# PandasSQLWindow Examples

Despite all the brilliant and user-friendly functionalities making Pandas the preferred data-manipulation framework in Python (especially when compared to PySpark), I have often received questions/requests regarding how to conveniently perform SQL Window Function-like operations in Pandas especially when working on datasets with many logically-partitioned groups.


As a result, I have written the PandasSQLWindow class as an attempt to unify some features common in SQL and PySpark using our beloved Pandas.

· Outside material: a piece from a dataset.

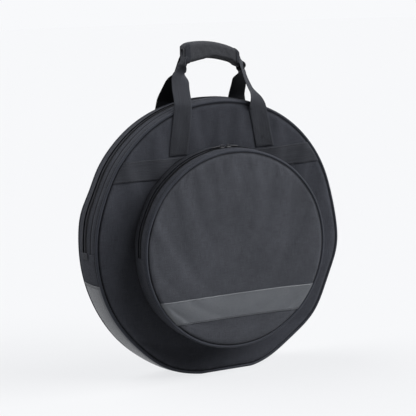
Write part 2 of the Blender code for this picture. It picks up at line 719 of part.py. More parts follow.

This notebook walks through some of the functionalities of (the not so creatively named) PandasSQLWindow.
**Both rolling and expanding windows can used.**

Currently implemented Window functions:
- shift
- lag
- lead
- last (last known, non-null value)
- rank
- count

- min
- max
- mean
- median
- quantile
- sum
- var
- std


**Tip:** use `help(Window)` to find out all parameters and available methods

In [None]:
import pandas as pd
import numpy as np

from PandasSQLWindow import Window

In [None]:
df = pd.DataFrame({'group':['a', 'b', 'b', 'c', 'c', 'c'],
                   'timestamp':[1, 2, 1, 3, 2, 1], 
                   'value': [1, 2, 3, 4, np.nan, 6]})

df

In [3]:
w = Window(data=df, 
           partition_by='group', # alternatively, use a list to partition by multiple columns
           order_by='timestamp', 
           rows_rolling=2)

df['count'] = w.count() # necessarily runs an expanding count (i.e. row number)
df['lag'] = w.lag('value')
df['last_known'] = w.last('value')

df['rolling_sum'] = w.sum('value') # runs a rolling sum since rows_rolling is specified
df['expanding_sum'] = w.expanding_sum('value') # expanding sum on the entire partition is still available if explicitly called

df['rolling_mean'] = w.rolling_mean('value') # you can also explicitly specify rolling_mean() instead of mean()
df['expanding_mean'] = w.expanding_mean('value') # expanding mean on the entire partition is still available if explicitly called

column_order = [
    'group',
    'timestamp',
    'value',
    'count',
    'lag',
    'last_known',
    'rolling_sum',
    'expanding_sum',
    'rolling_mean',
    'expanding_mean'
]

# Just for ease of reading:
df[column_order].sort_values(['group', 'timestamp'])

Unnamed: 0,group,timestamp,value,count,lag,last_known,rolling_sum,expanding_sum,rolling_mean,expanding_mean
0,a,1,1.0,1,,,1.0,1.0,1.0,1.0
2,b,1,3.0,1,,,3.0,3.0,3.0,3.0
1,b,2,2.0,2,3.0,3.0,5.0,5.0,2.5,2.5
5,c,1,6.0,1,,,6.0,6.0,6.0,6.0
4,c,2,,2,6.0,6.0,6.0,6.0,6.0,6.0
3,c,3,4.0,3,,6.0,4.0,10.0,4.0,5.0